-- SUPPLIED DATA --

---

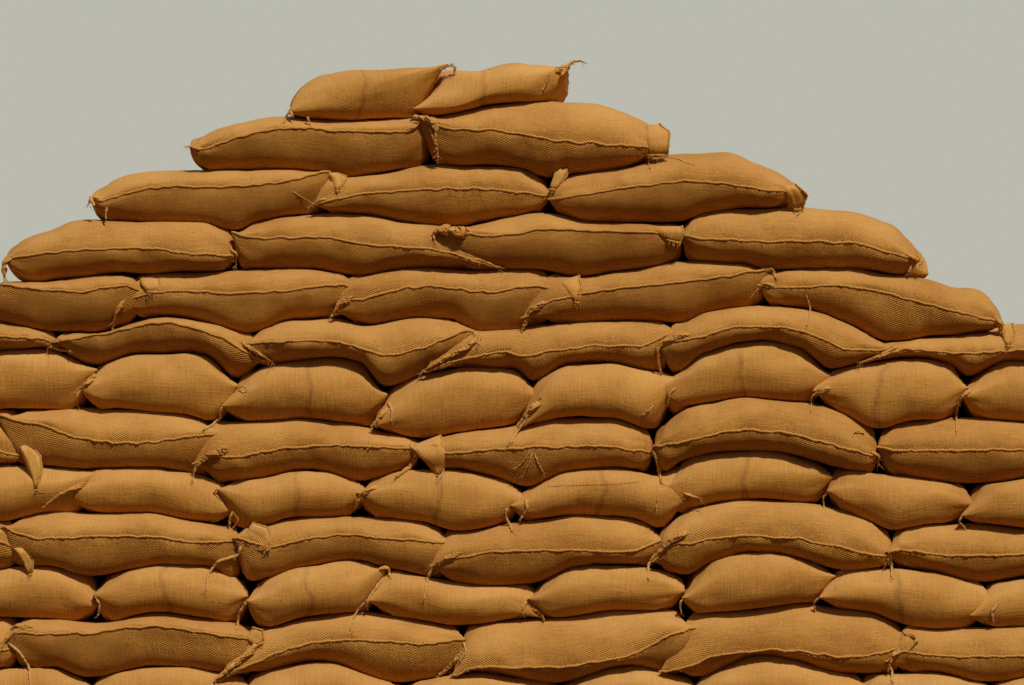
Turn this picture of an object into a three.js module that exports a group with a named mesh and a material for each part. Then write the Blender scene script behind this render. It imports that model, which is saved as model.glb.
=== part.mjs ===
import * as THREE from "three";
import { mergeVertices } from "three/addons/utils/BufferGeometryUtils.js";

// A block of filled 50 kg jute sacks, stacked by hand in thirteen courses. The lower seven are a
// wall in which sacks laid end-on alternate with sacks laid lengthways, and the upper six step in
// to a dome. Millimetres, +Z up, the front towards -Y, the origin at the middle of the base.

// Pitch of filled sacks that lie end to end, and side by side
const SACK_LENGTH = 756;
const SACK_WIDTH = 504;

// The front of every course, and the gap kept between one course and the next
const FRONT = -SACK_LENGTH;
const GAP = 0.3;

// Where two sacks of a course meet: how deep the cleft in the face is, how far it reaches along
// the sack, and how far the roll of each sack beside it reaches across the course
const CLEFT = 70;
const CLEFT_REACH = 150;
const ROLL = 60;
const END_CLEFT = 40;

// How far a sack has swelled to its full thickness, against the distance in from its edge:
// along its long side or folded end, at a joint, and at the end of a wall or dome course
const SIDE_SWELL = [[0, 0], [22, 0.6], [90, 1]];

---

-- STATED GOAL --
Extract all of the data exactly as written.

-- RESPONSE TO THE EXERCISE --
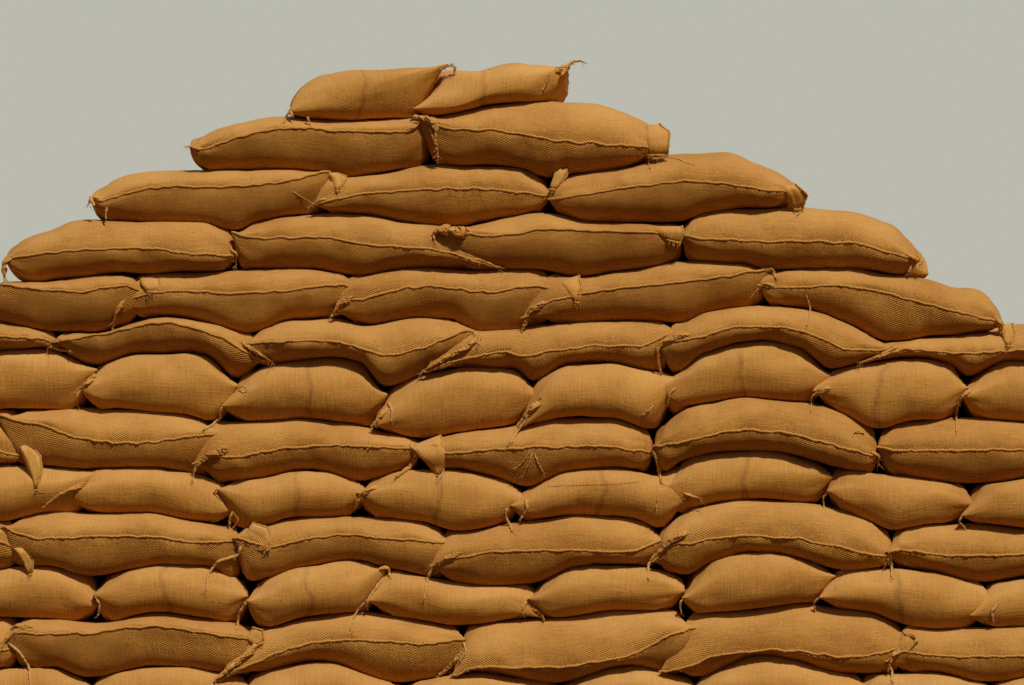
Turn this picture of an object into a three.js module that exports a group with a named mesh and a material for each part. Then write the Blender scene script behind this render. It imports that model, which is saved as model.glb.
=== part.mjs ===
import * as THREE from "three";
import { mergeVertices } from "three/addons/utils/BufferGeometryUtils.js";

// A block of filled 50 kg jute sacks, stacked by hand in thirteen courses. The lower seven are a
// wall in which sacks laid end-on alternate with sacks laid lengthways, and the upper six step in
// to a dome. Millimetres, +Z up, the front towards -Y, the origin at the middle of the base.

// Pitch of filled sacks that lie end to end, and side by side
const SACK_LENGTH = 756;
const SACK_WIDTH = 504;

// The front of every course, and the gap kept between one course and the next
const FRONT = -SACK_LENGTH;
const GAP = 0.3;

// Where two sacks of a course meet: how deep the cleft in the face is, how far it reaches along
// the sack, and how far the roll of each sack beside it reaches across the course
const CLEFT = 70;
const CLEFT_REACH = 150;
const ROLL = 60;
const END_CLEFT = 40;

// How far a sack has swelled to its full thickness, against the distance in from its edge:
// along its long side or folded end, at a joint, and at the end of a wall or dome course
const SIDE_SWELL = [[0, 0], [22, 0.6], [90, 1]];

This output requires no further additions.